Thrash Metal – Speed, Aggression, Denim
Thrash metal is what happened when the teenagers who grew up on NWOBHM discovered hardcore punk and decided both were too slow. By the early 1980s, a cluster of bands in the San Francisco Bay Area had pushed the tempo past anything heavy metal had attempted before, stripped back the theatrics, and built a scene that looked, sounded, and dressed nothing like the hair metal filling arenas at the same time.
Where it came from
The genre pulled from two very different places at once. The technical side, the twin-guitar harmonies, the precision riffing, the sense that the musicians actually knew what they were doing, came directly from British heavy metal. Bands like Diamond Head and Motorhead were in heavy circulation among the early Bay Area crowd, and the debt to NWOBHM is explicit in the guitar work.

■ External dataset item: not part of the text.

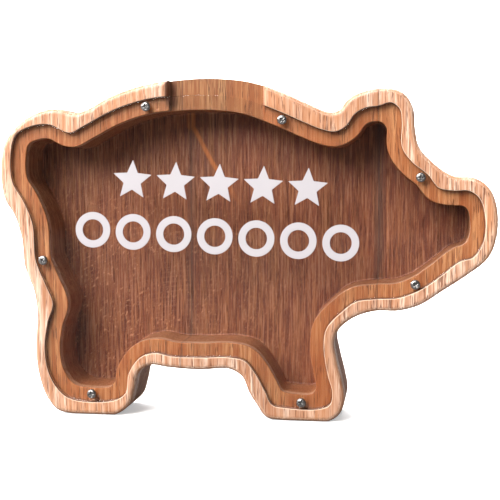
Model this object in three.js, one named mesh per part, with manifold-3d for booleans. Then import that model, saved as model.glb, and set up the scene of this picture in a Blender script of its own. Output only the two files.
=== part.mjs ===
// A wooden money box in the outline of a pig, seen from its front with the snout to the right.
//
// Boards glued edge to edge make one thick blank. A deep pocket is routed into its front, with a step around it
// that seats a clear panel. Pan-head screws hold the panel down on the step. A notch in the top of the back is
// deeper than the step, so that coins drop through it behind the panel. Stars and coin rings decorate the panel.
//
// Units are millimetres. X runs from tail to snout, Z is up, and the front faces -Y. Outlines are drawn in X and Z,
// and depths are measured from the front face into the wood. The origin is under the middle, on the ground.
import * as THREE from "three";
import { mergeVertices } from "three/addons/utils/BufferGeometryUtils.js";
import Module from "manifold-3d";

// Body
const BODY_THICKNESS = 40;
const EDGE_RADIUS = 3;
const FLOOR_THICKNESS = 6;
const BOARD_JOINTS = [-36, 78];
const GLUE_LINE = 0.2;
const BLANK_REACH = 250;

// Step and pocket behind the panel
const STEP_DEPTH = 4;
const STEP_WIDTH = 8.2;
const ROUTER_BIT_RADIUS = 5;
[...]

The aggression and the pace came from hardcore and punk. The Bay Area had an active punk scene, and the cross-pollination between metalheads who attended punk shows and punk kids who started picking up metal records produced something genuinely new. Venom, a British band operating at the extreme edge of metal, were also a direct influence on the speed and attitude, if not the technical execution.
The Bay Area scene
Metallica are the most famous band to come out of this milieu, though they actually formed in Los Angeles before relocating to San Francisco in 1983. Their debut, Kill ‘Em All, came out in July 1983 on Megaforce Records and announced the template clearly: fast picking, aggressive vocals, no ballads, no glam. The same year, Slayer released Show No Mercy through Metal Blade Records, and their approach was even more extreme, faster and darker, with Kerry King and Jeff Hanneman developing a guitar style built around velocity and dissonance.
Exodus were the scene’s central local band in the early years. Kirk Hammett, who would join Metallica, came out of Exodus. Their debut Bonded by Blood, recorded in 1984 and released in 1985, remains one of the genre’s defining records and a document of what the Bay Area scene sounded like before it hit the mainstream.
Megadeth formed when Dave Mustaine, fired from Metallica in 1983, set out to build something faster and more technically demanding than what he had left behind. The band brought a harder, more angular edge to the genre and completed what would become the “Big Four” alongside Metallica, Slayer, and Anthrax.
The battle vest
The look that defined thrash metalheads was the battle vest, a denim jacket with the sleeves cut off and the back and front covered in patches. Each patch represented a band, usually screen-printed directly from an album cover or logo, and accumulating them was a slow process tied to record purchases, tape trades, and gigs attended. The result was a wearable catalogue of a person’s listening history.
The battle vest grew out of the same biker and working-class culture that fed into early heavy metal. By the time thrash picked it up, it carried clear rules: denim or leather, sleeves off, patches earned, not bought as a set. The back panel patch, usually the wearer’s favourite band in large format, was the centrepiece. Studs and pins filled the gaps.
The look placed thrash fans visually and socially in opposition to the spandex and hairspray of glam metal, and that contrast was deliberate. Thrash took its cues from the underground, from tape trading and fanzines, and the battle vest signalled membership in that network.
Speed as statement
What made thrash distinctive beyond just being fast was the sense that speed was a political position as much as a musical one. The genre emerged in conscious reaction to commercial metal, to the production gloss and the MTV-friendly packaging of the early 1980s mainstream. Playing faster, louder, and rawer was a way of drawing a line.
That rejection of the mainstream gave thrash a close relationship with punk that never fully dissolved. The scenes overlapped in crowd and attitude, and the metalheads who built the Bay Area scene were not precious about genre boundaries. They went to hardcore shows, they liked punk records, and that showed in the music.
By the mid-1980s the Bay Area template had spread internationally, with scenes developing in New York, Germany, and Brazil. The genre had found its audience, and the battle vest had found its way onto teenage backs across three continents.